The Ellises' interests and exploits became intertwined with his own, sometimes inspiring characters, situations or details in his paintings. Racheal's costumes often appear in Curtis paintings for example. Janie Ellis prepared many of the bonded plywood and masonite boards that Curtis painted on, making the base layer of gesso from a fine powder mixed with rabbit skin glue and cooked to the right consistency over a period of hours. The gesso was applied in alternating directions in forty thin layers and sanded to a smooth finish. Curtis sketched his compositions with a thin wash of pigment and worked up the surface gradually, in the manner of traditional painters. Most of his paintings are glazed to preserve the surface and to enhance the color of the pigments and quality of light. After 1960 his frames were made by Sandra Kempner, who sought out unusual materials to enhance the qualities of the paintings. In some cases she or Rachael and Janie Ellis found parts of furniture that became frames for Curtis' paintings.

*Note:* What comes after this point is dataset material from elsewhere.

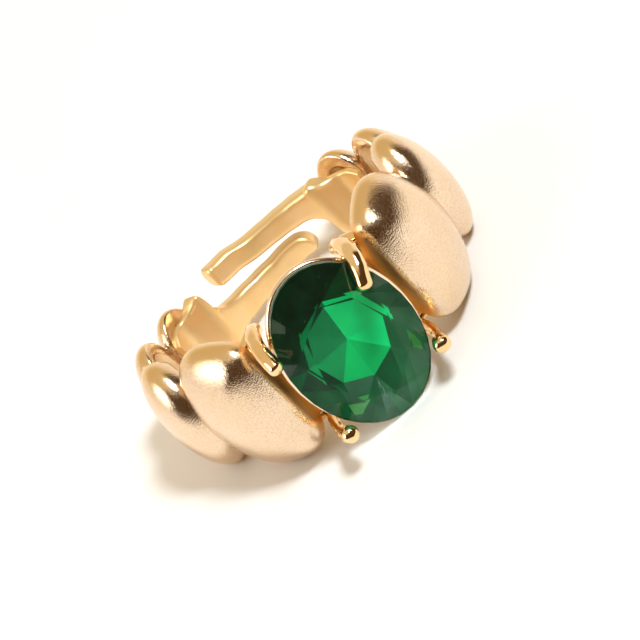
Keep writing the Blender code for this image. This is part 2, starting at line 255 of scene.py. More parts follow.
def stone_painted_facets(name, colour, shade, speck):
    """One painted facet tone of the stone: its green made brighter or darker as painted inner
    reflections, with slow cloudiness and tiny painted glints.
    """
    made, tree, shader, place = new_material(name)
    cloud = noise_node(tree, place, CLOUD_SCALE, 3.0)
    deep = tuple(shade * part for part in colour)
    base = ramp(tree, cloud, tuple(zip(CLOUD_STOPS, (deep, colour))))
    # Painted glints: tiny bright specks mixed into the facet colour
    dots = noise_node(tree, place, GLINT_SCALE, 2.0)
    mask = mapped(tree, dots, 0.0, 1.0, *GLINT_RANGE)
    tree.links.new(blended(tree, mask, base, speck), shader.inputs["Base Color"])
    tree.links.new(mapped(tree, cloud, *CLOUD_ROUGHNESS), shader.inputs["Roughness"])
    shader.inputs["Specular IOR Level"].default_value = 0.3
    return made


SATIN_FINISH = {"light": (0.86, 0.68, 0.52), "deep": (0.84, 0.63, 0.43),
                "roughness": (0.12, 0.24), "grain": 0.3, "grain_scale": 9000.0, "dents": 0.12,
                "speckle": 0.10, "rim": UPRIGHT_SHADE_GOLD}
SATIN = gold("satin_gold", **SATIN_FINISH)
# The front domes also carry the painted wall shade beside the stone
FRONT = gold("satin_gold_front", **SATIN_FINISH, wall=WALL_SHADE_GOLD)
HOLLOW = gold("hollow_gold", (0.97, 0.76, 0.47), (0.94, 0.66, 0.35), (0.3, 0.45),
              grain=0.1, grain_scale=6000.0, dents=0.3, metallic=0.7)
# Its rim colour is painted shade on the arms' upward and downward faces
BRUSHED = gold("arm_gold", (0.98, 0.71, 0.37), (0.95, 0.64, 0.28), (0.28, 0.33),
               grain=0.03, grain_scale=1500.0, dents=0.2, metallic=0.6, rim=(0.72, 0.50, 0.22))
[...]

Curtis is frequently classified as an American Surrealist or Magic Realist. He seemed ambivalent toward that designation, at times identifying with the Surrealists and at other times setting himself apart, saying they were too gloomy. Heather Lineberry notes that Curtis did not work in a Surrealist style until he came to Arizona in 1937: "Life in Arizona offered Curtis the space he needed to find his own vision with Surrealism."

== Legacy ==
In 1992, Curtis was named an Arizona Historymaker in the Arizona Historical League’s inaugural group of Arizonans who have greatly impacted the state.